Title:
Decode Ways
Link to LeetCode:
https://leetcode.com/problems/decode-ways/
Specification:
A message containing letters from A-Z is being encoded to numbers using the following mapping:
'A' -> 1
'B' -> 2
...
'Z' -> 26
Given a non-empty string containing only digits, determine the total number of ways to decode it.
Examples:
Example 1:
Input: "12"
Output: 2
Explanation: It could be decoded as "AB" (1 2) or "L" (12).
Example 2:
Input: "226"
Output: 3
Explanation: It could be decoded as "BZ" (2 26), "VF" (22 6), or "BBF" (2 2 6).
Initial Code and Signature:
public interface Decoder {
public int numDecodings(String s);
}
Algorithm:
Main Idea:Run-Time Complexity Analysis
GitHub Project:
https://github.com/m-h-s/Algorithms-Codes/tree/master/25-DecodeWays
Code:
/**
*
* @author Mahsa Sadi
*
* @since 2020 - 06 - 17
*
* License: Creative Commons
*
* Copyright by Mahsa Sadi
*
*/
public class DecoderS3 implements Decoder {
/**
* Problem: Decode Ways
*
*
* Description:
*
* A message containing letters from A-Z is being encoded to numbers using the following mapping:
* 'A' -> 1
* 'B' -> 2
* ...
* 'Z' -> 26
*
* Given a non-empty string containing only digits, determine the total number of ways to decode it.
*
*
*
*
* Solution:
*
* Main Idea:
* In some cases F (n) = F (n + 1) + F (n + 2); if char [n] and char [n+1] >= 1 and <= 26.

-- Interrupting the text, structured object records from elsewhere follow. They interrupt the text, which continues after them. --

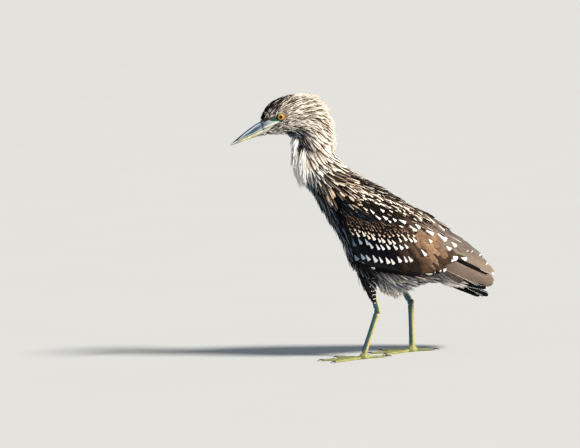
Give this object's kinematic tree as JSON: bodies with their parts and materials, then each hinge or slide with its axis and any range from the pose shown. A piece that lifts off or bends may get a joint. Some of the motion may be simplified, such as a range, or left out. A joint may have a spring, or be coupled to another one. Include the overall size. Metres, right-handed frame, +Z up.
{
  "type": "juvenile black-crowned night heron",
  "caption": "Still life-size figure of a young night heron wading with its neck half stretched, its bill pointing down and forward and its wings folded.",
  "frame": {"origin": "on the floor, under the middle of the bird's outline: halfway between the bill tip and the wing tips, and halfway between the outer claws", "axes": "+Z up, -X towards the bill, -Y towards the bird's left side"},
  "size_m": [0.4504, 0.1442, 0.468],
  "materials": {
    "plumage_pale": "soft pale feathers with brown streaks",
    "plumage_streaked": "soft buff and brown streaked feathers",
    "plumage_brown": "brown feathers with pale tip spots",
    "bill_upper": "slate-blue horn, satin",
    "bill_lower": "yellowish horn, satin",
    "eye": "wet orange iris with a black pupil",
    "leg": "greenish-yellow scaled skin, satin",
    "claw": "dark horn, satin"
  },
  "bodies": {
    "root": {"head": "plumage_streaked", "trunk": "plumage_streaked", "thigh_left": "plumage_streaked", "thigh_right": "plumage_streaked", "neck": "plumage_pale", "wing_left": "plumage_brown", "wing_right": "plumage_brown", "flight_feathers_left": "plumage_brown", "flight_feathers_right": "plumage_brown", "tail": "plumage_brown", "bill_upper": "bill_upper", "bill_lower": "bill_lower", "eye_left": "eye", "eye_right": "eye", "shank_left": "leg", "shank_right": "leg", "ankle_left": "leg", "ankle_right": "leg", "tarsus_left": "leg", "tarsus_right": "leg", "foot_left": "leg", "foot_right": "leg", "toe_inner_left": "leg", "toe_inner_right": "leg", "toe_middle_left": "leg", "toe_middle_right": "leg", "toe_outer_left": "leg", "toe_outer_right": "leg", "toe_hind_left": "leg", "toe_hind_right": "leg", "claw_inner_left": "claw", "claw_inner_right": "claw", "claw_middle_left": "claw", "claw_middle_right": "claw", "claw_outer_left": "claw", "claw_outer_right": "claw", "claw_hind_left": "claw", "claw_hind_right": "claw"}
  },
  "joints": []
}
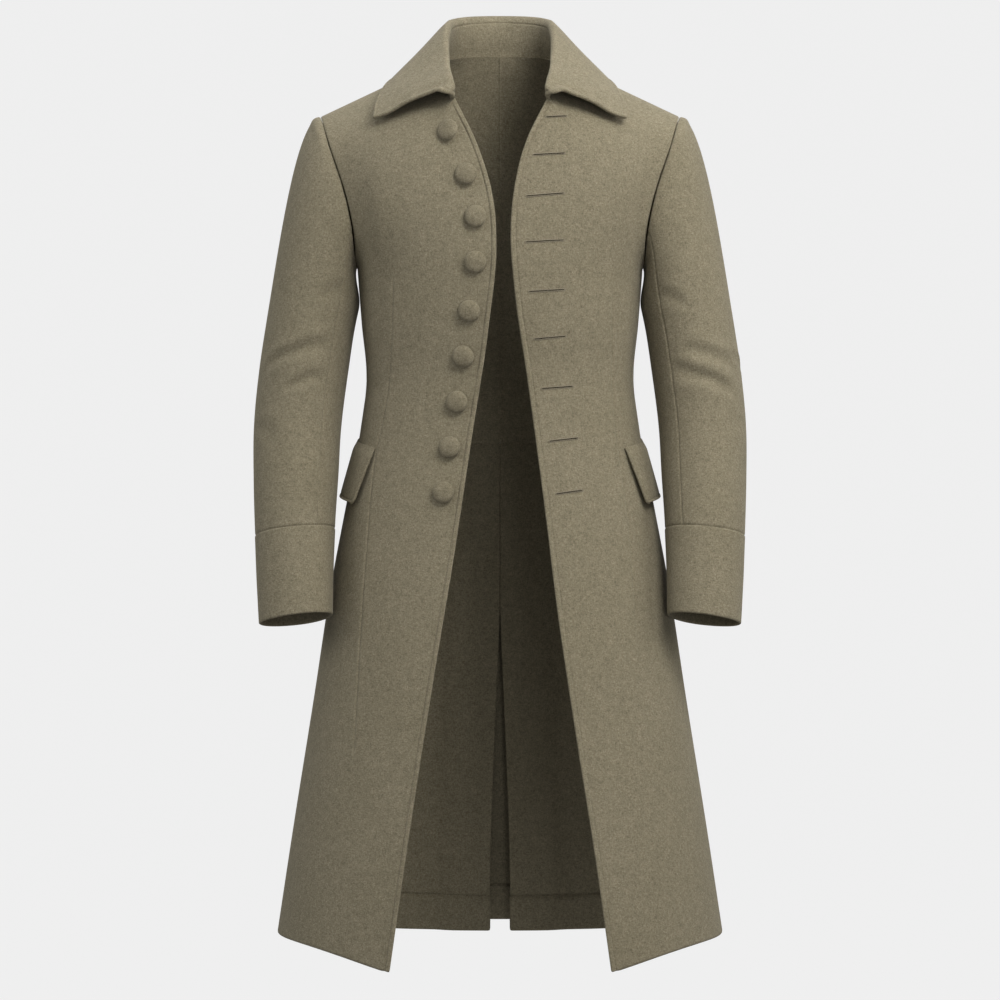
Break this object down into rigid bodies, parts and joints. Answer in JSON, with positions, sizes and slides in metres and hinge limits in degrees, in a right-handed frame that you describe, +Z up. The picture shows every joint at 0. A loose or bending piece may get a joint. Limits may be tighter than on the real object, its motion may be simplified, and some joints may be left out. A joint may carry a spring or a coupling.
{
  "type": "long fitted wool coat, filled out with no wearer",
  "caption": "Long fitted coat worn open: turned-down collar, covered buttons, worked buttonholes, hip pocket flaps, cuffs and a box pleat below the waist behind.",
  "frame": {"origin": "midway between the shoulder neck points, where the wearer's shoulders and neck hold the coat", "axes": "+Z up along the wearer, -Y out of the coat's front, +X to the wearer's left"},
  "size_m": [0.6062, 0.4293, 1.1684],
  "materials": {
    "wool_cloth": "matt milled olive-brown wool with a fine heathered surface",
    "button_cloth": "the same cloth stretched over domed buttons"
  },
  "bodies": {
    "root": {"front_right": "wool_cloth", "front_left": "wool_cloth", "back_right": "wool_cloth", "back_left": "wool_cloth", "skirt_back_right": "wool_cloth", "skirt_back_left": "wool_cloth", "pleat_insert": "wool_cloth", "sleeve_top_right": "wool_cloth", "sleeve_top_left": "wool_cloth", "sleeve_under_right": "wool_cloth", "sleeve_under_left": "wool_cloth", "cuff_right": "wool_cloth", "cuff_left": "wool_cloth", "collar": "wool_cloth", "pocket_flap_right": "wool_cloth", "pocket_flap_left": "wool_cloth", "button_1": "button_cloth", "button_2": "button_cloth", "button_3": "button_cloth", "button_4": "button_cloth", "button_5": "button_cloth", "button_6": "button_cloth", "button_7": "button_cloth", "button_8": "button_cloth", "button_9": "button_cloth"}
  },
  "joints": []
}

* In some cases F (n) = F (n + 1); if char [n] >= 3 or if char [n] and char [ n+1 ] >= 27
* In some cases F (n) = F (n + 2); if char [n] and char [n+1] = 10 or 20;
* In one case F (n) = 0; if char [n] = 0;
*
* 1- Consider an array of integer, called number of decodings, having the length of the given string.
*
* 2- Start from the end of the given string, and scan the last character.
*
* 3- If the number that the last char represents is between 1 and 9 then set the related cell in the number of decodings to 1.
*
* 4- else if the number is zero then set the related cell to 0.
*
* 5- Move to the previous char.
*
* 6- If the number that the current char represents is greater or equal to three or if the current char is 2 and the next char is 7 or higher then
* number of decodings [i] = number of decodings [ i+1 ], since there is only one way to decode this char, and that way is to remove the current char alone.
*
* 7- Else if the number the current char represents is 0, then
* number of decodings [i] = 0, since there is no valid decoding for this char.
*
*
* 8- Else if the number that the current char and the next char represent is 10 or is 20, then
* number of decodings [i] = number of decodings [ i+2 ], since there is only one way to decode the current char and that way is to decode it together with the next char.
*
* 9- Else if the number the current char and the next char represent is between 1 and 26, then
* number of decodings [i] = number of decodings [ i+1 ] + number of decodings [ i+2 ], since there are two ways to decode the current char
* 1- to decode the current char alone and go to the next char , or
* 2- to decode the current char with the next char, and then go to the char after the next char.
*
* 10- Go to 5- and continue until all of the string is scanned.
*
* 11- Return number of decodings [0];
*
*/
@Override
public int numDecodings(String s) {
int [] numberOfDecodings = new int [s.length()];
int currentNum, nextNum;
currentNum = Integer.parseInt(s.charAt(s.length() - 1 )+"");
if ( currentNum != 0 )
numberOfDecodings [s.length() - 1 ] = 1;
else
numberOfDecodings [s.length() - 1 ] = 0;
for (int i = s.length() - 2; i >= 0; i--)
{
nextNum = currentNum;
currentNum = Integer.parseInt(s.charAt(i) +"");
if (currentNum == 0)
numberOfDecodings [i] = 0;
else
{
if ( currentNum >= 3 ||
(currentNum == 2 && nextNum >= 7 )
)
numberOfDecodings [i] = numberOfDecodings [i + 1];
else if (
i + 2 <= s.length() - 1 &&
( ( currentNum == 1 || currentNum == 2 ) && nextNum == 0)
)
numberOfDecodings [i] = numberOfDecodings [i + 2];
else
{
if ( i + 2 <= s.length() - 1)
numberOfDecodings [i] = numberOfDecodings [i + 1] + numberOfDecodings [i + 2];
else
{
if ( ( currentNum == 1 || currentNum == 2 ) && nextNum == 0)
numberOfDecodings [i] = 1;
else
numberOfDecodings [i] = 2;
}
}
}
}
return numberOfDecodings [0];
}
}